Porting the referee from Java to C++ was a bit painful and I second @anon41962965 that the object design could have been better (especially the collision part which is overly complicated).
Scoring function
My scoring function appeared very simple yet super efficient, I came up with it very early and most of the consecutive improvements to it were rather non-improving
So I was maximizing the difference between my and enemy’s score, which was comprised of:
- big bonus for every ship alive
- small bonus for total health across all friendly ships
- a bonus for total speed
- a penalty for bigger distance to the closest barrel
- a penalty for relative angle to the closest barrel
- big penalty for being stuck at the border of the map
Lastly, when all the barrels were collected, like most of the people here I penalized for staying closer to an enemy when I was winning, and vice-versa.
Search
Initially I wrote DFS with the depth of 2 moves (for worst case of 3x3 battle) - that made me competing on par with the middle of the Bronze.
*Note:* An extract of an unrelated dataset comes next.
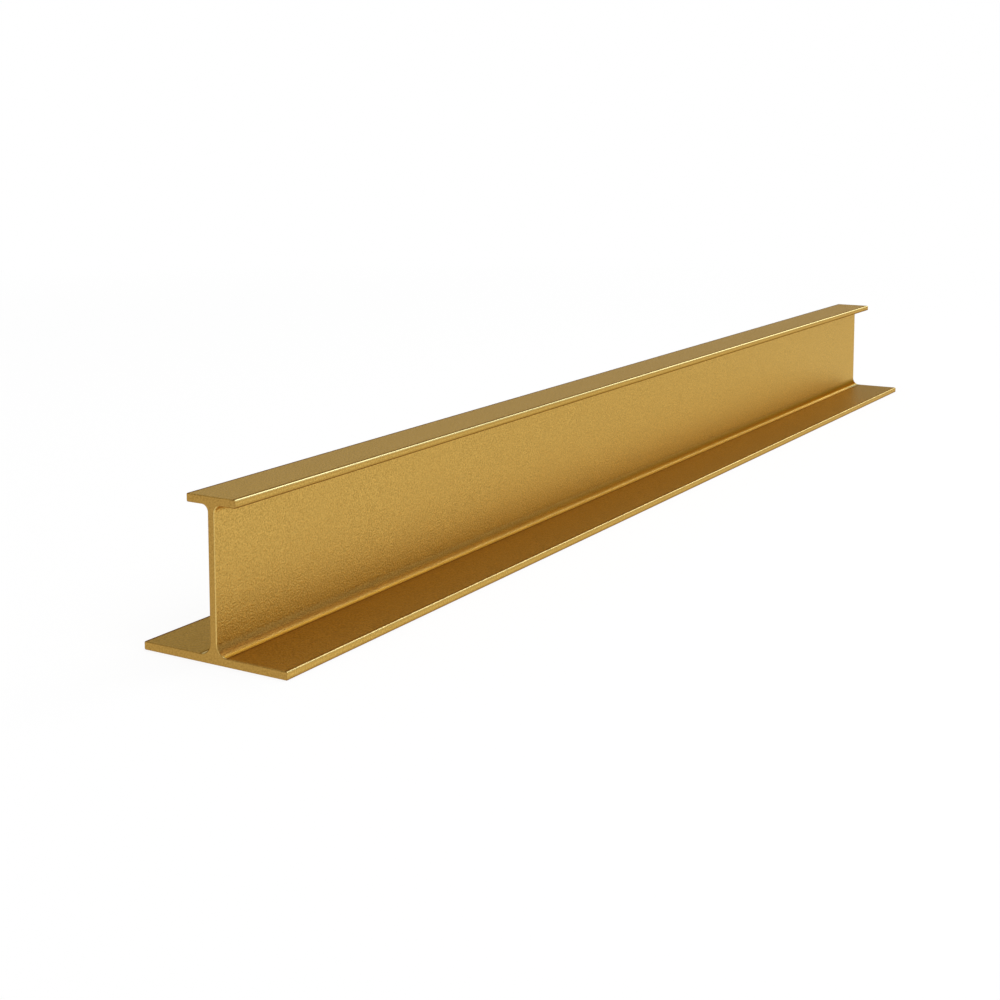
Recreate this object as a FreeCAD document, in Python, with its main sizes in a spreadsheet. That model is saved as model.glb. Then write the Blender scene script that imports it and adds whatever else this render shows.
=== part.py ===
"""Aluminium H-profile: one extruded bar with a wide base flange and a narrow top flange.

Frame: X runs along the bar, Z is up, and the origin is the middle of the underside.
"""

import os

import FreeCAD
import Part
import Sketcher

NODE = "h_profile"

# Driving dimensions in millimetres.
DIMENSIONS = {
    "length": 1000.0,
    "depth": 87.0,
    "base_width": 94.0,
    "top_width": 32.0,
    "web_thickness": 4.4,
    "flange_thickness": 4.6,
    "base_root_radius": 6.4,
    "top_root_radius": 4.0,
    "tip_radius": 0.9,
    "end_chamfer": 0.4,
}

# Distances from the centreline of the section, and heights above its underside.
BASE_TIP = "Sizes.base_width / 2"
TOP_TIP = "Sizes.top_width / 2"
WEB_FACE = "Sizes.web_thickness / 2"
UNDERSIDE = "0"
BASE_TOP = "Sizes.flange_thickness"
TOP_UNDERSIDE = "Sizes.depth - Sizes.flange_thickness"
TOP_FACE = "Sizes.depth"

# Square corners of the right half of the section, from the underside up.
RIGHT_HALF = (
    (BASE_TIP, UNDERSIDE),
    (BASE_TIP, BASE_TOP),
    (WEB_FACE, BASE_TOP),
    (WEB_FACE, TOP_UNDERSIDE),
    (TOP_TIP, TOP_UNDERSIDE),
    (TOP_TIP, TOP_FACE),
)
LEFT_HALF = tuple((f"-{across}", height) for across, height in reversed(RIGHT_HALF))

# Sketcher's numbers for the origin point and for the two ends of a line.
ORIGIN = -1
START = 1
END = 2

NEAR = 1e-4


def add_sizes(doc):
    """Put every driving dimension in a spreadsheet under its own alias."""
    sizes = doc.addObject("Spreadsheet::Sheet", "Sizes")
    for row, (name, value) in enumerate(DIMENSIONS.items(), start=1):
        sizes.set(f"A{row}", name)
        sizes.set(f"B{row}", str(value))
        sizes.setAlias(f"B{row}", name)
    doc.recompute()
    return sizes


def add_section(body, sizes):
    """Sketch the square-cornered section across the bar, every corner bound to the sizes."""
    sketch = body.newObject("Sketcher::SketchObject", "Section")
    plane = next(item for item in body.Origin.OriginFeatures if item.Role == "YZ_Plane")
    sketch.AttachmentSupport = (plane, [""])
    sketch.MapMode = "FlatFace"

    corners = RIGHT_HALF + LEFT_HALF
    points = [
        FreeCAD.Vector(sizes.evalExpression(across), sizes.evalExpression(height), 0)
        for across, height in corners
    ]
    for start, end in zip(points, points[1:] + points[:1]):
        sketch.addGeometry(Part.LineSegment(start, end))
    for line, (across, height) in enumerate(corners):
        following = (line + 1) % len(corners)
        sketch.addConstraint(Sketcher.Constraint("Coincident", line, END, following, START))
        bind(sketch, "DistanceX", line, points[line].x, across)
        bind(sketch, "DistanceY", line, points[line].y, height)
    return sketch


def bind(sketch, kind, line, value, expression):
    """Hold the start of a line at a distance from the origin given by an expression."""
    constraint = Sketcher.Constraint(kind, ORIGIN, START, line, START, value)
    index = sketch.addConstraint(constraint)
    sketch.setExpression(f"Constraints[{index}]", expression)


def add_bar(body, section):
    """Extrude the section along X, half of the length to each side of the origin."""
    bar = body.newObject("PartDesign::Pad", "Bar")
    bar.Profile = section
    bar.SideType = "Symmetric"
    bar.setExpression("Length", "Sizes.length")
    return bar


def long_edges(shape, sizes, corners):
    """Name the edges that run along the bar through these corners of the section."""
    places = [
        (sizes.evalExpression(across), sizes.evalExpression(height))
        for across, height in corners
    ]
    names = []
    for number, edge in enumerate(shape.Edges, start=1):
        start = edge.Vertexes[0].Point
        end = edge.Vertexes[-1].Point
        runs_along = abs(end.x - start.x) > NEAR
        at_corner = any(
            abs(start.y - across) < NEAR and abs(start.z - height) < NEAR
            for across, height in places
        )
        if runs_along and at_corner:
            names.append(f"Edge{number}")
    return names


def add_fillet(body, sizes, base, label, radius, corners):
    """Round the long edges at these corners with a radius of the spreadsheet."""
    fillet = body.newObject("PartDesign::Fillet", label)
    fillet.Base = (base, long_edges(base.Shape, sizes, corners))
    fillet.setExpression("Radius", f"Sizes.{radius}")
    body.Document.recompute()
    return fillet


def add_end_chamfer(body, base):
    """Break the sharp edges all round both cut ends."""
    half_length = base.Shape.BoundBox.XMax
    ends = [
        f"Face{number}"
        for number, face in enumerate(base.Shape.Faces, start=1)
        if abs(abs(face.CenterOfMass.x) - half_length) < NEAR
    ]
    chamfer = body.newObject("PartDesign::Chamfer", "EndChamfer")
    chamfer.Base = (base, ends)
    chamfer.setExpression("Size", "Sizes.end_chamfer")
    body.Document.recompute()
    return chamfer


def both_sides(*corners):
    """Add the mirror image of each corner on the other side of the centreline."""
    return corners + tuple((f"-{across}", height) for across, height in corners)


def add_profile(doc, sizes):
    """Build the whole bar as one body."""
    body = doc.addObject("PartDesign::Body", NODE)
    body.Label = NODE
    body.Placement = FreeCAD.Placement()
    bar = add_bar(body, add_section(body, sizes))
    doc.recompute()

    base_roots = both_sides((WEB_FACE, BASE_TOP))
    top_roots = both_sides((WEB_FACE, TOP_UNDERSIDE))
    tips = both_sides(
        (BASE_TIP, UNDERSIDE),
        (BASE_TIP, BASE_TOP),
        (TOP_TIP, TOP_UNDERSIDE),
        (TOP_TIP, TOP_FACE),
    )
    shape = add_fillet(body, sizes, bar, "BaseRoots", "base_root_radius", base_roots)
    shape = add_fillet(body, sizes, shape, "TopRoots", "top_root_radius", top_roots)
    shape = add_fillet(body, sizes, shape, "Tips", "tip_radius", tips)
    add_end_chamfer(body, shape)
    return body


def check(doc, body):
    """Stop on any object that failed to compute, and on a bad or missing solid."""
    for item in doc.Objects:
        if {"Invalid", "Error"} & set(item.State):
            raise RuntimeError(f"{item.Label} did not compute: {item.State}")
    if body.Shape.isNull() or not body.Shape.isValid():
        raise RuntimeError(f"{body.Label} has no valid shape")
    if len(body.Shape.Solids) != 1:
        raise RuntimeError(f"{body.Label} is not one solid")


def main():
    doc = FreeCAD.newDocument("HProfile")
    sizes = add_sizes(doc)
    body = add_profile(doc, sizes)
    doc.recompute()
    check(doc, body)
    os.makedirs("parts", exist_ok=True)
    body.Shape.exportStep(f"parts/{body.Label}.step")


main()
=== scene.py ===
"""Gold-anodised aluminium H-profile on a plain white floor, seen along the bar from one end."""

import math

import bmesh
import bpy
from mathutils import Euler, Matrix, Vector


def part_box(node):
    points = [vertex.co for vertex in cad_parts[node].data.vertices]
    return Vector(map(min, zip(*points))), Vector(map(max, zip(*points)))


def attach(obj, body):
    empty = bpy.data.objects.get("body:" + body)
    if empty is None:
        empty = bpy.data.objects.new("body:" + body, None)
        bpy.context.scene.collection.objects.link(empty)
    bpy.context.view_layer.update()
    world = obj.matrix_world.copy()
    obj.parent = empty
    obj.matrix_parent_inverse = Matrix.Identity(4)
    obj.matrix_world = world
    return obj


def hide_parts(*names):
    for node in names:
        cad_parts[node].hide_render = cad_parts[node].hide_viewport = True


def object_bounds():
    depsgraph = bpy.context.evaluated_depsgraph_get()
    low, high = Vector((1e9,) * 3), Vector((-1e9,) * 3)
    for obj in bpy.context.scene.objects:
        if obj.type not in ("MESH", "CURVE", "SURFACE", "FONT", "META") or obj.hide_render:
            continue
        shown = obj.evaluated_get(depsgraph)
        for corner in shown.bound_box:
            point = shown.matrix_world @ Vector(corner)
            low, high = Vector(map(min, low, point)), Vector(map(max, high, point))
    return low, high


NODE = "h_profile"

# Section details in metres. The overall sizes come from the frame.
TOP_WIDTH = 0.032
WEB_THICKNESS = 0.0044
FLANGE_THICKNESS = 0.0046
BASE_ROOT_RADIUS = 0.0064
TOP_ROOT_RADIUS = 0.0040
TIP_RADIUS = 0.0009
END_CHAMFER = 0.0004

# Fineness of the mesh: steps round each arc, distances from an arc to the two points on each flat
# beside it, distance from the chamfer to the ring inside it on the cut face, and bays along the bar.
TIP_STEPS = 6
ROOT_STEPS = 16
MARGINS = (0.0007, 0.0011)
CUT_MARGIN = 0.00015
BAYS = 20
SHARP_ANGLE = math.radians(30)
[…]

Then I started predicting enemy moves applying my naive AI during the simulation and implemented beam search, which propelled me into the top 50 and I never left it since then.
Smart things
…did not work well for me. I tried different advanced tactics, but they at best kept me with the same ranking:
- forcing close combat when ships stuck
- firing at mines that obstruct navigation
- firing at the last barrel when it’s reachable by the enemy
- sacrificing own ship to gain extra health
Probably I did something very wrong.
Performance
Even though I was writing full-fledged OOP with polymorhpic types, dynamic memory and standard library, performance was not an issue. With the use of optimizer #pragmas I’ve been able to simulate about 14k moves per turn which in my opinion was more than enough for such a dynamic game.
Tools
I relied heavily on my unit tests (30 in total, covered mostly the scoring function and the search), which helped a lot to avoid regression.
I used git flow to experiment with improvements on dedicated branches and discard them freely if they did not bring desired result.
CG Spunk was my friend to estimate new bot versus real players before doing timely submission.
Finally I used own-crafted small Python script to compose all the source & header files into single submission unit.